La primera película de Valeria Bertuccelli como guionista y directora (esto último en colaboración con Fabiana Tiscornia que antes fue asistente de dirección en varias películas, entre ellas todas las de Lucrecia Martel) es una exploración nebulosa y original de lo que su título propone: la protagonista, Robertina, cuyo nombre artístico es Tina Minelli, es una actriz que está por estrenar en el teatro una obra que aparentemente, como Bertuccelli con la película, también escribe y dirige. En esa exploración, cuyo territorio es eminentemente la imagen y en muy menor medida la palabra (punto para Bertuccelli), importa tanto el miedo en tanto problema, en el sentido en que funciona como límite o condicionamiento fuerte del movimiento, como la dignidad de reina que ostenta la protagonista. O mejor dicho, la película construye una tensión entre la cualidad de reina de Robertina y ese miedo que parece ser su rasgo principal, que elige un camino distinto al de la resolución clásica del artista que es débil en la vida real, pero en el escenario saca fuerza, se transforma, hace lo que sea necesario bajo ese lema de que “el show debe seguir”.

Robertina, como dije, es actriz, pero la película la aborda primero y casi todo el tiempo como una mujer que trata de sostener con dificultad una vida cotidiana: lidiar con los albañiles y jardineros, tener un trato con otros mediado muchas veces por la chica que trabaja en su casa (Sary López), gestionar el trabajo en el teatro. O resolver cuestiones tan simples como un corte de luz, en la escena brillante y fantasmática que abre la película y demuestra cómo el miedo, antes que ser una reacción frente a un evento particular, es una sensación difusa y omnipresente que Robertina lleva a todas partes. Por eso es interesante que la película esté partida al medio por un viaje a Dinamarca en el que el miedo más real posible se concreta de una manera radical: un amigo de Robertina (Diego Velázquez) está enfermo y ella quiere acompañarlo. Frente a la desgracia concreta, ella parece mucho más segura y capaz de manejar la situación como no se la vio manejar nada desde el comienzo de la película.

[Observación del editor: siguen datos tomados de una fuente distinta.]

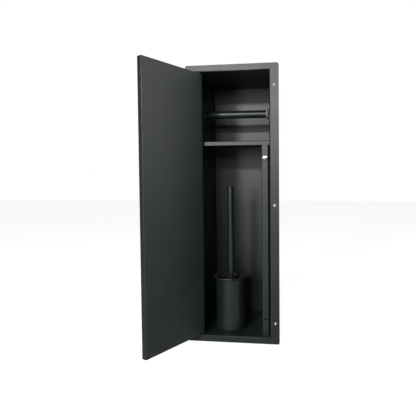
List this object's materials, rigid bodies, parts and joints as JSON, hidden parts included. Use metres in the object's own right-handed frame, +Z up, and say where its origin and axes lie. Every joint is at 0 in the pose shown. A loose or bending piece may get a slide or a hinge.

Hay una escena muy interesante al respecto, cuando ella tiene que ponerle una inyección al amigo y lo hace sin dudarlo pero tampoco con una demostración ostensible de valentía: simplemente lo hace.

En ese sentido Bertuccelli construye un personaje memorable, que puede ser frágil y adulta al mismo tiempo pero también sigue llevando encima a esa niña que alguna vez fue, la que jugaba durante mucho tiempo a que era una piedra. Hay algo de la infancia, al parecer, que se pone en juego en el trabajo de Robertina y genera algunas de las escenas más hermosas de la película, fragmentos que cobran vida propia y en los que algo que se parece al juego roba la escena: en un momento, Robertina se balancea colgada de un arnés, con un aire circense pero también cierto gesto de bailarina. En otro, un montón de tipos dirigidos por ella tienen que meter un árbol, que será parte de la escenografía, en el teatro. La idea es brillante, y el resultado rarísimo: la elegancia de la pana roja del teatro contra las ramas grises y secas del cerezo saca chispas, y Bertuccelli parece haber entendido ya que algo del cine tiene que ver con ese tipo de propuestas en las que el sentido deja paso a la materialidad pura -que no deja de remitir, a su vez, a lo simbólico de hacer entrar una naturaleza muerta arrancada de su casa en ese espacio de representación que es el teatro. El agujero que queda en la tierra aparece después cuando la protagonista lo mira al pasar y se parece más a una tumba que al hueco que contuvo algo vivo. Esa circulación entre la casa y el teatro, entre la intimidad y la escena, replica también el movimiento que va de “reina” a “miedo”. Bertuccelli se luce vestida con capas de suaves estolas rosadas o kimonos, llora como una niña en bombacha y mientras tanto despliega un mundo cargado de fantasmas en el que gestionar las emociones como se nos pide ahora, para seguir siendo productivos, no es del todo posible. En parte, porque la muerte existe.